One of my most common delivery roles is being the Bad Guy. The Driver, not the Manager. It makes me almost universally despised and loathed. Of course, since the Driver is a role that someone must play on any aggressive project, when I am willing to step up, it makes me a critical necessity without which little to nothing would get done.

In my experience the difference between the Driver and the Manager rests on a couple small factors that are easily observed. Having been in both camps at various times, I can tell you that there are pros and cons of each, and each is absolutely essential at various times and in different situations. The hard part is we often don't know we need one until we really need one.
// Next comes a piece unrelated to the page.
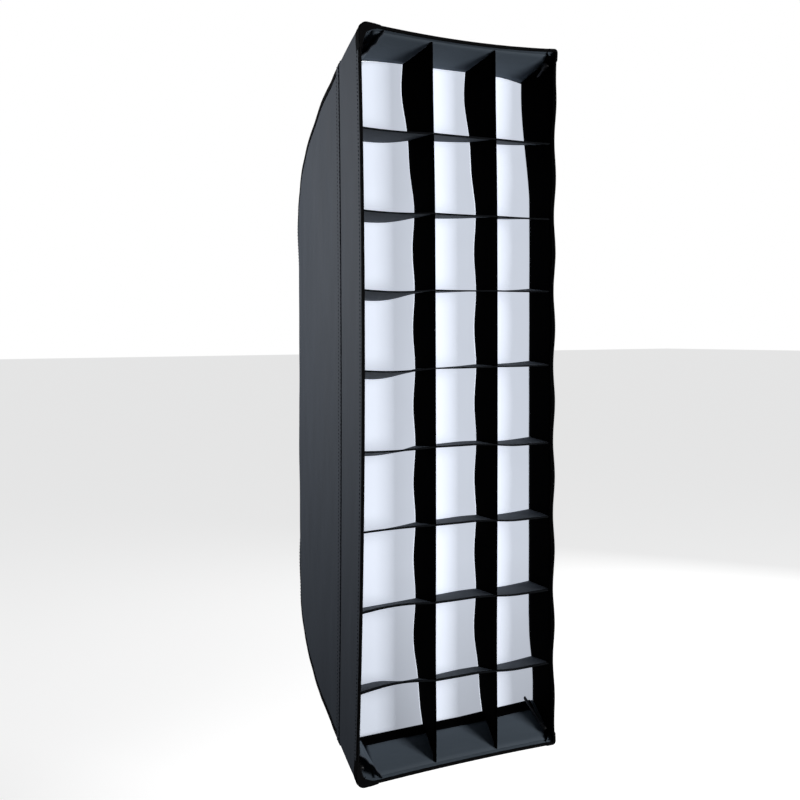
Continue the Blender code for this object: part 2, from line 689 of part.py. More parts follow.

We also are typically annoyed the greatest by their respective behaviors when the role is being performed most efficiently.

  • Drivers realize that the maximum allowable time lag for a dialog is measured in seconds. Managers maximize communication lag to allow for spin and messaging.
  • Drivers demand transparency and enforce individual accountability. Managers package information for audience appropriateness, and assign credit or blame.
  • Managers review. Drivers do. I can't think of any more poignant or direct way to express this one.
  • Managers buffer personalities and styles. Drivers crash people into each other.
  • Managers plan and negotiate; schedules, costs, resources, environment, politics. Drivers push forward and either stop at or run over obstacles.
  • Managers put the work of others into context and therefore create Value. Drivers are less concerned with showing Value; the tend to be motivated more by Accomplishments (regardless of Value).

Next time you are struggling with someone in leadership around you, run through the list and figure out what role they are playing. When you see someone playing Manager, give them credit for tackling the squishy, important stuff. When you see someone playing Driver, put on a helmet before approaching.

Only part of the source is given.